Em Barra Mansa, Kardec também cresceu. Foi lá que ele conheceu Caio Gama, seu amigo de infância que o acompanha até hoje. O hoje engenheiro até morou com Kardec em Portugal, quando o atacante atuou pelo Benfica.

Caio lembra das brincadeiras de criança, mas tem mais viva na memória as dificuldades enfrentadas por Kardec no Velho Continente.

“Quando ele passou a morar no Rio, quando tinha uns 17 anos, vivia muito sozinho. Eu ia sempre lá, jogar videogame com ele. Depois, no Inter, fiquei um tempo com ele em Porto Alegre. No Benfica, fui para Portugal e ficamos juntos. No começo foi muito difícil, até mesmo a comida. A gente não gostava da comida de uma moça que trabalhava com a gente”, lembra Caio.

“A gente vivia isolado na cidade, era um pouco frio... E aí vivíamos jogando videogame e sinuca, sempre se divertindo em casa, porque ele é bem tranquilo, bem caseiro mesmo”, completou.

Kardec e Caio, criados juntos desde a infância mantêm amizade - Arquivo Pessoal - Arquivo Pessoal
Kardec e Caio, criados juntos desde a infância mantêm amizade
Imagem: Arquivo Pessoal


UM ARTILHEIRO CASEIRO

Aos 25 anos, noivo e com planos de casar ainda em 2014, Alan jura que não dá problemas a mulher justamente por ficar em casa e se divertir muito no videogame. E a história parece ser verdade, dada a fama do jogador com um controle de Playstation.

No Palmeiras, Kardec reina como o melhor jogador do Fifa 2014. Caio confirma que era difícil vencê-lo. “Se jogar comigo de dupla, então, é imbatível”, brinca o amigo. Dentro do time, no entanto, há quem tente relativizar o domínio do atacante - apesar de considerar empate contra Kardec um bom resultado.

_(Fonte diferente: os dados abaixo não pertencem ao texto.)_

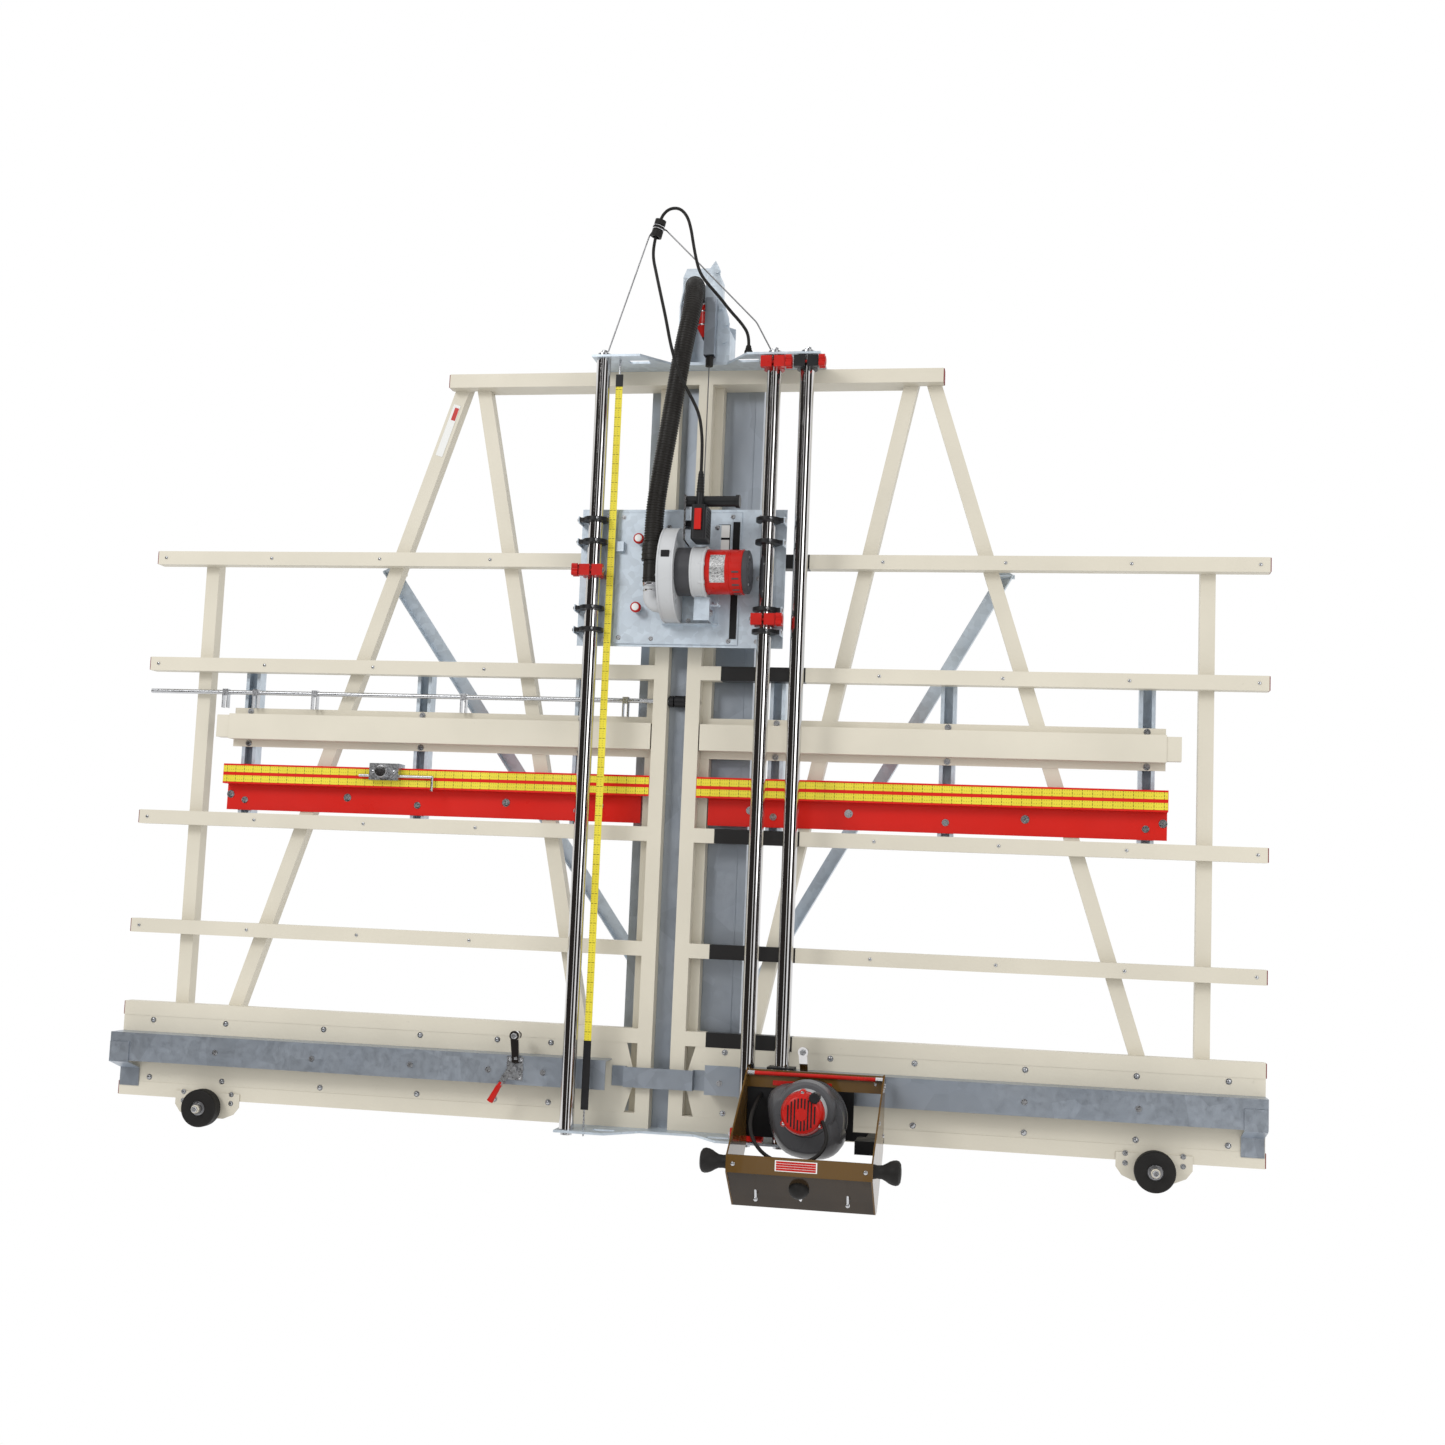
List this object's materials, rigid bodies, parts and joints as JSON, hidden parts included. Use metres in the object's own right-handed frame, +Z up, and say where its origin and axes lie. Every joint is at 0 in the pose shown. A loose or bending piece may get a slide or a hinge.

É o caso de Wesley.

“Eu tive a oportunidade de jogar com ele e eu consegui um ponto! Ele estava gritando, fazendo maior ‘xabu’ na concentração. Eu nem vi tudo isso. Acho que ele ganha no grito, acho que é comum no videogame. Mas ainda vou jogar com ele e provar que ele não é tudo isso”, disse o meia em entrevista à TV Palmeiras.

ALAN KARDEC É ESPÍRITA?

Pagodeiro, fã de peixe e viciado em videogame. Mas e esse nome, Alan Kardec? Aos que não sabem, Alan Kardec era o codinome usado por Hippolyte Léon Denizard Rivail, considerado uma das pessoas mais importantes na origem da doutrina espírita. Seria, então, o atacante palmeirense um espírita?

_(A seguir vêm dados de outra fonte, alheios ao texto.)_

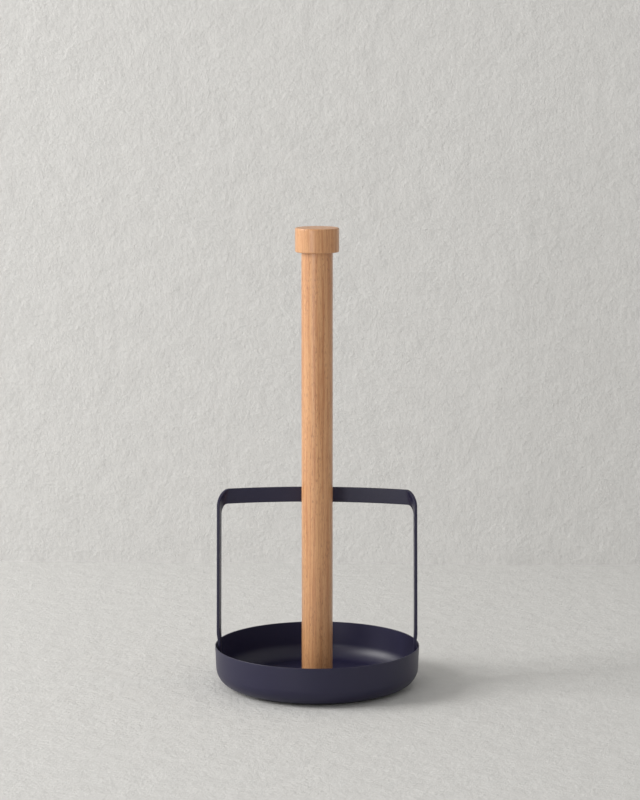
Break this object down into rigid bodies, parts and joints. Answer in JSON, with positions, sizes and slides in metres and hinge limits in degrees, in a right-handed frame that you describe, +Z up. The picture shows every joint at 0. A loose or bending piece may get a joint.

O atacante diz que apenas herdou o nome de seu pai. Este, por sua vez, admite que o francês influenciou sua família.

“Minha mãe era espírita e deu esse nome justamente em homenagem ao criador do Espiritismo. E aí, como o Alan é filho único, coloquei o nome dele também. E agora ele está podendo realizar um sonho que não consegui”, comemorou.

COISAS QUE SÓ ACONTECEM COM O BOTAFOGO...

O pai do atacante palmeirense sempre quis ser jogador de futebol. Sem sucesso, acabou se contentando com suas peladas e em assistir na TV a todos os jogos do seu time de coração. Quis o destino que ele comemorasse o primeiro gol de seu filho contra sua própria vontade. Coisas que só acontecem com o Botafogo.

Na ocasião, Alan Kardec marcou o gol de empate do Vasco em uma semifinal de Taça Rio, em 2007. Aos 37 minutos do 2º tempo, ele conseguiu empatar o placar que estava em 4 a 3 para o time de General Severiano.

“Qualquer pessoa que entrasse na sala na hora que o Botafogo tomasse um gol, virava persona non grata”, lembra ele. “Mas eu acabei comemorando justamente esse gol dele, o primeiro como profissional, contra o Botafogo. Foi estranho. Pô, passei a vida inteira torcendo para o Botafogo e aí acontece aquilo? Mas, hoje, eu já não tenho mais time. Eu torço para meu filho sempre!”, disse.